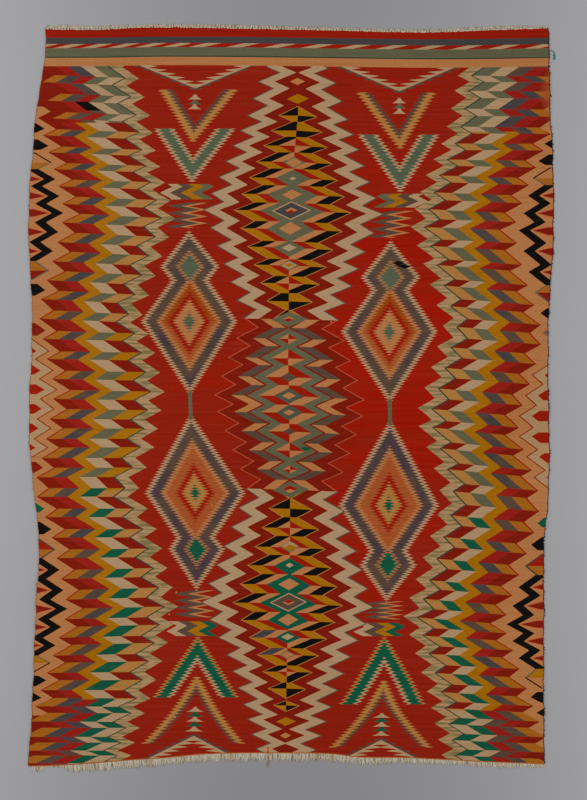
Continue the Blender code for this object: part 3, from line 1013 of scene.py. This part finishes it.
============================================================
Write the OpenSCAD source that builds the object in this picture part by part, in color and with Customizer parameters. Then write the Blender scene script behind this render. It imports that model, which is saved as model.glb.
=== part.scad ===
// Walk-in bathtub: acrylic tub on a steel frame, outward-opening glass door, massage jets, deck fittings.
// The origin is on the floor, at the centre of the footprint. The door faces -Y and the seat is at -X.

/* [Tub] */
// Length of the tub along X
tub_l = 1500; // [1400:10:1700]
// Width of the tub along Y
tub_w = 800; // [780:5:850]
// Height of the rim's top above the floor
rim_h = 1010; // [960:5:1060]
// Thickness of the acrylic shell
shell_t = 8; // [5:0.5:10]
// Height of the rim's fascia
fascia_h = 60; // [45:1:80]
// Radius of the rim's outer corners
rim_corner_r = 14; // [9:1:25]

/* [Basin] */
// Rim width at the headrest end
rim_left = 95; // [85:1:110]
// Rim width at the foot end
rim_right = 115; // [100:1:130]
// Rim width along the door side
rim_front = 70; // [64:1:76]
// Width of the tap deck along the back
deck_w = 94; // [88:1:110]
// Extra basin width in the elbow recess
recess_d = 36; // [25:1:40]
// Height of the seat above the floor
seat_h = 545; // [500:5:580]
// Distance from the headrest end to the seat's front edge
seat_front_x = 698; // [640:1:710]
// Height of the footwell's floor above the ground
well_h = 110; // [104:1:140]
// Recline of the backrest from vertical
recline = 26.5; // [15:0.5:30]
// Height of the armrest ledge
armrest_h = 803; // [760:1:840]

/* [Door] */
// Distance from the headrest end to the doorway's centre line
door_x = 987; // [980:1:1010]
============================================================
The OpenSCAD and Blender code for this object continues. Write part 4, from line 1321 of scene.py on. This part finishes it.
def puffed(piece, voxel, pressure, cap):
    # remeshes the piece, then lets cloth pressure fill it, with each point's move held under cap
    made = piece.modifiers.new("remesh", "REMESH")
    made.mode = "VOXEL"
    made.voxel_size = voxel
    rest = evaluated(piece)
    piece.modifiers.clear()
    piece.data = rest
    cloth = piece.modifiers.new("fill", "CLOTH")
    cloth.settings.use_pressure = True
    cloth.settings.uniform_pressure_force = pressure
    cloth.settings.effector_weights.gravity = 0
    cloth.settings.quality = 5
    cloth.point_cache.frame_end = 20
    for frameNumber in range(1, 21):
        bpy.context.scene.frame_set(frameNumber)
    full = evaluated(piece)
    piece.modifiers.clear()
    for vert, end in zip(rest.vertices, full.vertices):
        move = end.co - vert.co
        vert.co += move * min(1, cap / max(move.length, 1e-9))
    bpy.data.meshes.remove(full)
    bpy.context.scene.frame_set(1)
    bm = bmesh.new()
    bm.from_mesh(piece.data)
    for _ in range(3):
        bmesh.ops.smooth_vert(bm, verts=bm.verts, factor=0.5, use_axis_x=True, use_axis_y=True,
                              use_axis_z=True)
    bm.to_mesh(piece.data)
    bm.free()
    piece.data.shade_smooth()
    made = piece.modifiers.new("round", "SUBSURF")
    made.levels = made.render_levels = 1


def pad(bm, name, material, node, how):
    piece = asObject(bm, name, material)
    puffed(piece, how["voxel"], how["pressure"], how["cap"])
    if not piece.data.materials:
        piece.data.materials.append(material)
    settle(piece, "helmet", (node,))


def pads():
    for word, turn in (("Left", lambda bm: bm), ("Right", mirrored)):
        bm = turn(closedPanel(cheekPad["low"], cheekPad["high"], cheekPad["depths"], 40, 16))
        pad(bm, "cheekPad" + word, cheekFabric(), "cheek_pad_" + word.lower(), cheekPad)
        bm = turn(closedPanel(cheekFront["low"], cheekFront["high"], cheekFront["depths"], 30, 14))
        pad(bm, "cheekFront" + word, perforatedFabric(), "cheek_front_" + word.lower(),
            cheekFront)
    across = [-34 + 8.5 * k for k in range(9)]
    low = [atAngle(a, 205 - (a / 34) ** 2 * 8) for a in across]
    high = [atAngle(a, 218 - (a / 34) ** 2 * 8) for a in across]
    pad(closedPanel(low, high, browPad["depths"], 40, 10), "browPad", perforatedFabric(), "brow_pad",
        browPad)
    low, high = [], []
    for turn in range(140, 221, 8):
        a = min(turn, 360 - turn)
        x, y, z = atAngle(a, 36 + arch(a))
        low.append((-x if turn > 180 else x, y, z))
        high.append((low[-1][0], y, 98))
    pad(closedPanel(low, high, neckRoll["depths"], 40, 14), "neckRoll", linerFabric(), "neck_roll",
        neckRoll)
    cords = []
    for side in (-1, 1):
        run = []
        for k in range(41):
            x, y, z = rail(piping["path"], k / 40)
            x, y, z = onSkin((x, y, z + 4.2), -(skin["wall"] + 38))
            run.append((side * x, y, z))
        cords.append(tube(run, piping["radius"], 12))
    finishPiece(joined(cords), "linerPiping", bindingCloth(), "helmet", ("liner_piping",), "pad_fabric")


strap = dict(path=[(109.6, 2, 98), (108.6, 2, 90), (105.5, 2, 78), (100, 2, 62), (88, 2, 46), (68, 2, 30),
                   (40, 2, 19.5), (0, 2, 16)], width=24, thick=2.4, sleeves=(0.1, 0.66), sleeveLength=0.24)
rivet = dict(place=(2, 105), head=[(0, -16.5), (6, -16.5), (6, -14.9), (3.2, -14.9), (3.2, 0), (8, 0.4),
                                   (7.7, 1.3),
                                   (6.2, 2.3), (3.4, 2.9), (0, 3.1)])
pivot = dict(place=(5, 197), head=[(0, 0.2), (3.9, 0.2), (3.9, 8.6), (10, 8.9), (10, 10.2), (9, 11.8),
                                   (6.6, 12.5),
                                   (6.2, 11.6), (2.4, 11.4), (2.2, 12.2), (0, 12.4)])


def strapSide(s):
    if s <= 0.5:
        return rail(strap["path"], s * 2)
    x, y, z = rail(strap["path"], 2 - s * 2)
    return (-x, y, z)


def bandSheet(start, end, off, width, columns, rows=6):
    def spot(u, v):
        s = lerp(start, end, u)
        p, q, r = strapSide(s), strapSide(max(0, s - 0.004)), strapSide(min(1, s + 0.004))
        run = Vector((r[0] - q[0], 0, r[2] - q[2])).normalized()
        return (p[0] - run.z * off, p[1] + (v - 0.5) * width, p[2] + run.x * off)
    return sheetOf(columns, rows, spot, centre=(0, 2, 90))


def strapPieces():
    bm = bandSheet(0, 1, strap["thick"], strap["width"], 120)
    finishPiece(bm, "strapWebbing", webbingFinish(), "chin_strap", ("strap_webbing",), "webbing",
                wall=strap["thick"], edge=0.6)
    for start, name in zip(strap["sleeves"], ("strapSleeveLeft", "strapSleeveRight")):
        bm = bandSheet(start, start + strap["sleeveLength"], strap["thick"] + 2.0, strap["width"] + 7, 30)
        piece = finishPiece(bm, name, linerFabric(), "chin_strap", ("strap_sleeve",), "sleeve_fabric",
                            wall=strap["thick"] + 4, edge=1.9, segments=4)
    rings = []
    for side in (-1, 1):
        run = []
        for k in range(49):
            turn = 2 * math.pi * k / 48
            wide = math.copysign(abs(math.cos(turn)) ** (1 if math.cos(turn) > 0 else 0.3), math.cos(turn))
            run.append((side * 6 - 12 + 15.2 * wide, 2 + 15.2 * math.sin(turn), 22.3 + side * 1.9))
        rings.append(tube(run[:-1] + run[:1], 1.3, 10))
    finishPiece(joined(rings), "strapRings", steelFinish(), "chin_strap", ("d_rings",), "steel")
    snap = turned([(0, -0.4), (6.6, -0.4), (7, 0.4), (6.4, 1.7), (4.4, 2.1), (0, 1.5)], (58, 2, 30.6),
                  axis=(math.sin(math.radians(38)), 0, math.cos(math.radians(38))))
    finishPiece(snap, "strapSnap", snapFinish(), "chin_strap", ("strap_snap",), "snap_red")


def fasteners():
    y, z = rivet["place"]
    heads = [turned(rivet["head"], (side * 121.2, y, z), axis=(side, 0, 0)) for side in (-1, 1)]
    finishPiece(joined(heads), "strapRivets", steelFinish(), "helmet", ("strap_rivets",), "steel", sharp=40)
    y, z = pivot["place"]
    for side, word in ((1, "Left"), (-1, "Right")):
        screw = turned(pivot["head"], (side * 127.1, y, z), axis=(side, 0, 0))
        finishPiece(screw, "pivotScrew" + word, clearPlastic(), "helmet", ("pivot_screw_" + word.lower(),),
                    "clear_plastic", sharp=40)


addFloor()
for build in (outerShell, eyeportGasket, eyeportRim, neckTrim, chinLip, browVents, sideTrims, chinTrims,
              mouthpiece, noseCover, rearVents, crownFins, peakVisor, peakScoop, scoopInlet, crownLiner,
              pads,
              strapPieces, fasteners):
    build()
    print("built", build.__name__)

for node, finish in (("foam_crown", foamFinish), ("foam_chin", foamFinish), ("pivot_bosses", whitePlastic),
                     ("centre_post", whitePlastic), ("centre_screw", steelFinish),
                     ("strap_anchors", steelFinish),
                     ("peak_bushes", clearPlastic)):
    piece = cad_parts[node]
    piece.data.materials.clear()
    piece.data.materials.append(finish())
============================================================
INSTRUCTIONS TO FOLLOW ▸ Write down exactly the span of lines above from the one containing "Write the OpenSCAD" to the one containing "armrest_h = 803; // [760:1:840]", both ends included.

TASK RESULT ▸
Write the OpenSCAD source that builds the object in this picture part by part, in color and with Customizer parameters. Then write the Blender scene script behind this render. It imports that model, which is saved as model.glb.
=== part.scad ===
// Walk-in bathtub: acrylic tub on a steel frame, outward-opening glass door, massage jets, deck fittings.
// The origin is on the floor, at the centre of the footprint. The door faces -Y and the seat is at -X.

/* [Tub] */
// Length of the tub along X
tub_l = 1500; // [1400:10:1700]
// Width of the tub along Y
tub_w = 800; // [780:5:850]
// Height of the rim's top above the floor
rim_h = 1010; // [960:5:1060]
// Thickness of the acrylic shell
shell_t = 8; // [5:0.5:10]
// Height of the rim's fascia
fascia_h = 60; // [45:1:80]
// Radius of the rim's outer corners
rim_corner_r = 14; // [9:1:25]

/* [Basin] */
// Rim width at the headrest end
rim_left = 95; // [85:1:110]
// Rim width at the foot end
rim_right = 115; // [100:1:130]
// Rim width along the door side
rim_front = 70; // [64:1:76]
// Width of the tap deck along the back
deck_w = 94; // [88:1:110]
// Extra basin width in the elbow recess
recess_d = 36; // [25:1:40]
// Height of the seat above the floor
seat_h = 545; // [500:5:580]
// Distance from the headrest end to the seat's front edge
seat_front_x = 698; // [640:1:710]
// Height of the footwell's floor above the ground
well_h = 110; // [104:1:140]
// Recline of the backrest from vertical
recline = 26.5; // [15:0.5:30]
// Height of the armrest ledge
armrest_h = 803; // [760:1:840]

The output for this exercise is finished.